Wednesday, July 27th, 2011

As we while away the long wait for the second half of the next Matt Smith season, Raeli and I have been catching up on previous Doctors.

I find this rather surreal, because I remember watching Christopher Eccleston and David Tennant with her already, experiencing the show through her eyes… but she was three and four years old, and she doesn’t remember thim now that she is a big girl of six. For a little while there, Matt Smith was the only Doctor in her living memory, HER Doctor.

Something I have learned about my daughter over the last few weeks is that she is a) fickle and b) a true Doctor Who fan.

We’ve been making our way through seasons 3 and 4 (Martha and Donna) plus a few classic stories along the way, and she triumphantly announced a week ago that Matt Smith was no longer her favourite – it was now David Tennant! She had been holding out for Rose as her favourite companion, despite not remembering any of her appearances, so I let her watch season 1… and it’s been really fascinating seeing her watch one of my favourite seasons of Doctor Who, as if for the first time.

The big difference between 3 year old Raeli and 6 year old Raeli is that the smaller version of her was pretty fearless about anything she saw on TV. In the last several years, she has developed huge panicky fears about all sorts of things – she’s terrified of dogs and cats, gets freaked out by all manner of sounds, and in the last 18 months in particular developed a deep horror of Sontarans, Daleks and other Doctor Who monsters.

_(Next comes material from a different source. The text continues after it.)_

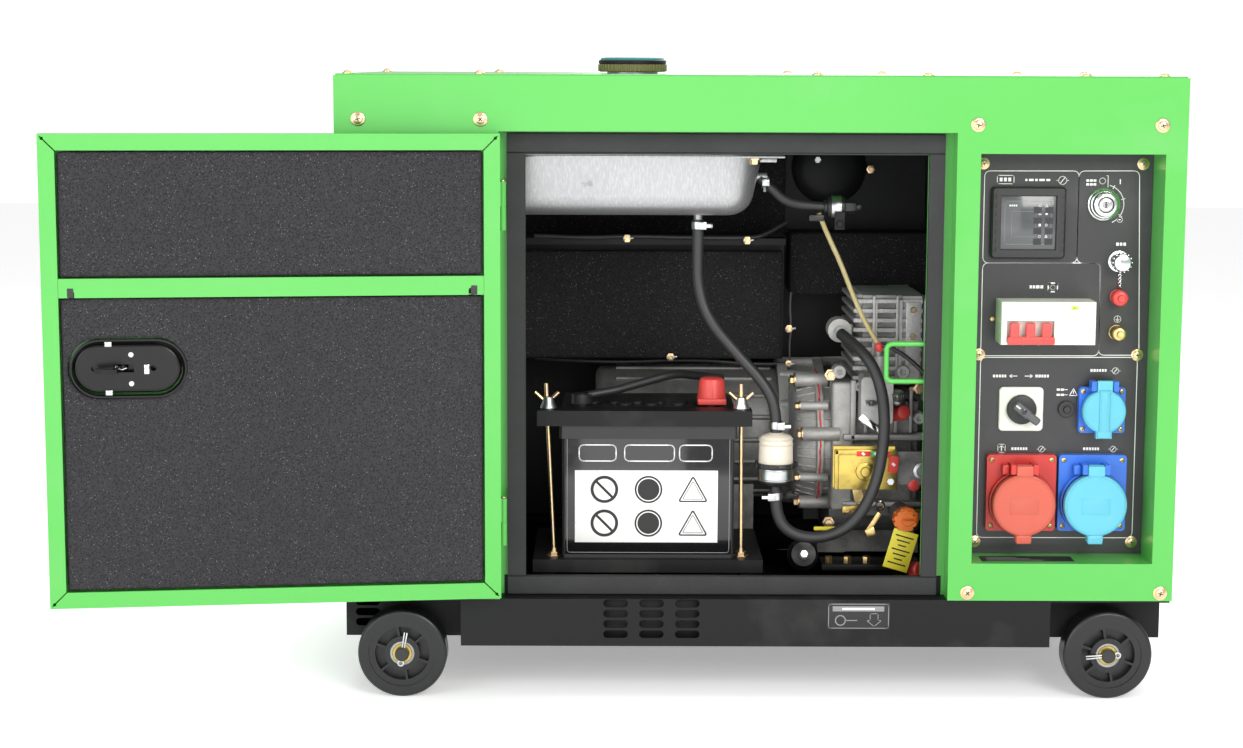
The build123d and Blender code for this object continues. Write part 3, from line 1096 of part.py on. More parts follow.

But she’s a determined little thing, and while we’ve had years of her completely collapsing into panic attacks, she’s now starting to take control of her fears and her boundaries. She declared a few months ago that she was no longer afraid of dogs, which was a huge deal (much like her claim not to like pink, it was a total lie, but one we don’t call her on, because it’s one we thoroughly approve of) and a sign that while she is still severely hampered by overwhelming fear and panic, she is actually starting to imagine a future when this won’t be the case. And lo, the Stubbornest of Daughters Made Progress.